5. RBI Pushes Cash-Flow–Based Lending & Digital Tools

An RBI panel strongly endorsed cash-flow–based lending models and recognized digital rails including TReDS as core infrastructure for MSME finance.

With traditional collateral-based lending often inaccessible for small businesses, this regulatory stance validates TReDS as a reliable mechanism for MSME working capital.

6. Rising Recognition of TReDS inclusion in MSMEs 

Independent research highlights that TReDS:

  • Reduces payment cycles by 30–40%
  • Lowers financing cost due to competitive bidding
  • Improves MSME credit history and formalization

This recognition is helping change perceptions, moving MSMEs toward secure, digital, and compliant financing avenues.

7. ERP Integrations & Automation Enhancing Platform Efficiency

Increased availability of ERP integrations and API-based workflows has significantly improved corporate and financier participation.

Automated invoice uploads, digital workflows, and real-time settlements are now becoming standard practice.

For MSMEs, this translates into:

  • Faster invoice validation
  • Reduced documentation
  • Lower interest rate
  • Non-Recourse Financing

The Bigger Picture for MSMEs:

  • These events signal an ecosystem shift where:
  • Liquidity is becoming more accessible
  • Digital finance is gaining regulatory reinforcement
  • Corporate compliance is moving toward strict timelines
  • Smaller MSMEs are finding formal entry points for financing

TReDS is now positioned not just as a liquidity platform, but as a critical component of India’s digitally integrated, compliance-driven financial infrastructure.
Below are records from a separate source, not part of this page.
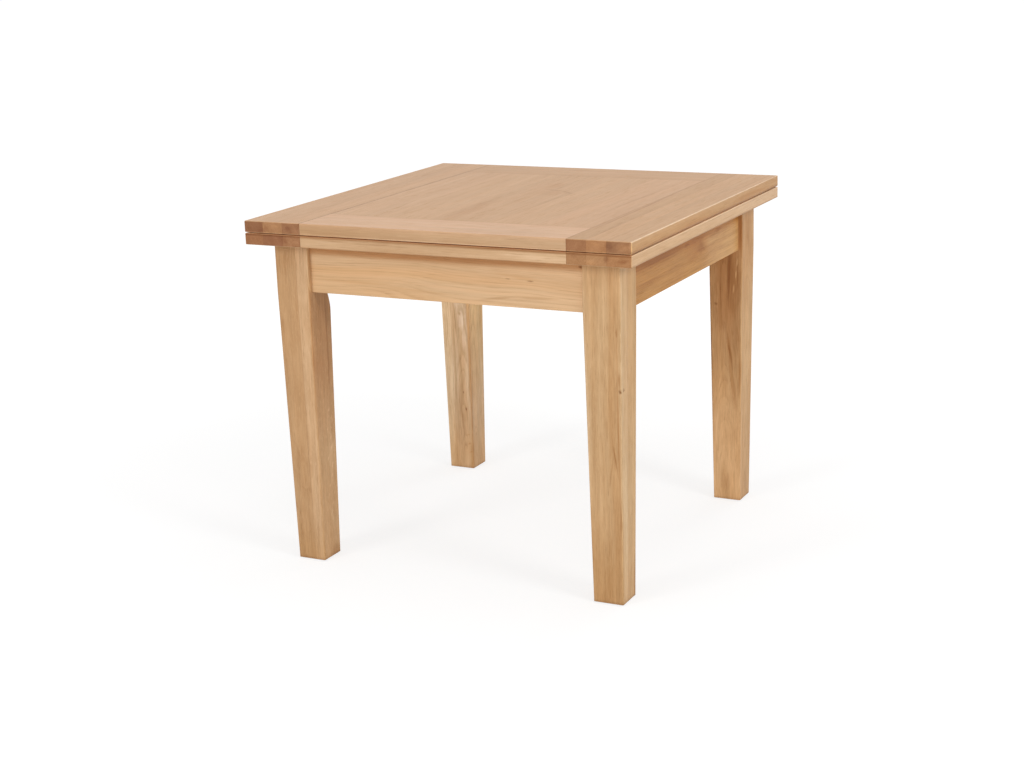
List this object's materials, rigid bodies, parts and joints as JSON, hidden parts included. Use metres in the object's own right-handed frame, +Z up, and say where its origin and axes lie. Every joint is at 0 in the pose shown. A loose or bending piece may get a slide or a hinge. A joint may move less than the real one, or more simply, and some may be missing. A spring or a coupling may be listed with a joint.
{
  "type": "swivel extending table",
  "caption": "Square wooden dining table with a folded double top that swivels a quarter turn on its frame and opens out flat to twice its length.",
  "frame": {"origin": "on the floor under the middle of the closed table", "axes": "+X to the right along the front edge, +Y to the back, +Z up"},
  "size_m": [0.9, 0.9038, 0.78],
  "materials": {
    "oak_top": "satin oiled oak",
    "oak_frame": "satin oiled oak",
    "zinc_steel": "bright zinc plated",
    "brass": "satin",
    "nylon": "natural nylon",
    "felt": "brown felt"
  },
  "bodies": {
    "frame": {"apron_back": "oak_frame", "apron_front": "oak_frame", "apron_left": "oak_frame", "apron_right": "oak_frame", "base_plate_screws": "zinc_steel", "bracket_screws": "zinc_steel", "corner_brackets": "zinc_steel", "foot_glides": "nylon", "hanger_bolts": "zinc_steel", "hanger_nuts": "zinc_steel", "hanger_washers": "zinc_steel", "leg_back_left": "oak_frame", "leg_back_right": "oak_frame", "leg_front_left": "oak_frame", "leg_front_right": "oak_frame", "leg_top_glides": "felt", "pivot_board": "oak_frame", "swivel_base_plate": "zinc_steel", "swivel_bearing_ring": "nylon"},
    "lower_leaf": {"hinge_lower_1": "brass", "hinge_lower_2": "brass", "hinge_lower_3": "brass", "hinge_pins": "brass", "hinge_screws_lower": "brass", "leaf_bumpers": "felt", "lower_board_1": "oak_top", "lower_board_2": "oak_top", "lower_board_3": "oak_top", "lower_board_4": "oak_top", "lower_board_5": "oak_top", "lower_rail_back": "oak_top", "lower_rail_front": "oak_top", "lower_stile_left": "oak_top", "lower_stile_right": "oak_top", "pivot_bolt": "zinc_steel", "pivot_lock_nut": "zinc_steel", "pivot_washer": "zinc_steel", "swivel_stop_pin": "zinc_steel", "swivel_turn_plate": "zinc_steel", "turn_plate_screws": "zinc_steel"},
    "upper_leaf": {"hinge_screws_upper": "brass", "hinge_upper_1": "brass", "hinge_upper_2": "brass", "hinge_upper_3": "brass", "upper_board_1": "oak_top", "upper_board_2": "oak_top", "upper_board_3": "oak_top", "upper_board_4": "oak_top", "upper_board_5": "oak_top", "upper_rail_back": "oak_top", "upper_rail_front": "oak_top", "upper_stile_left": "oak_top", "upper_stile_right": "oak_top"}
  },
  "joints": [
    {"name": "top_swivel", "type": "hinge", "parent": "frame", "child": "lower_leaf", "pos_m": [0.2255, 0.2255, 0.725], "axis": [0, 0, 1], "range_deg": [0, 90]},
    {"name": "leaf_flip", "type": "hinge", "parent": "lower_leaf", "child": "upper_leaf", "pos_m": [0, 0.451, 0.754], "axis": [-1, 0, 0], "range_deg": [0, 180]}
  ]
}
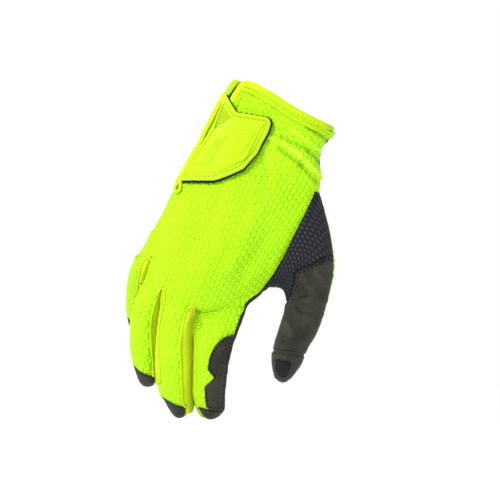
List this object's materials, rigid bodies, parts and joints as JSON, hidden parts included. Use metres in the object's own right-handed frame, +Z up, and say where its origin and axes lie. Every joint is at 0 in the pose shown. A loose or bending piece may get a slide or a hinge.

The past year marked a decisive turning point for TReDS, one driven by regulatory reforms, technology innovation, stronger ecosystem participation, and expanding MSME adoption. The platform is set to play an even larger role in India’s next phase of MSME-led economic expansion with buyer mandates tightening, digital lending frameworks advancing, and TReDS volumes scaling rapidly.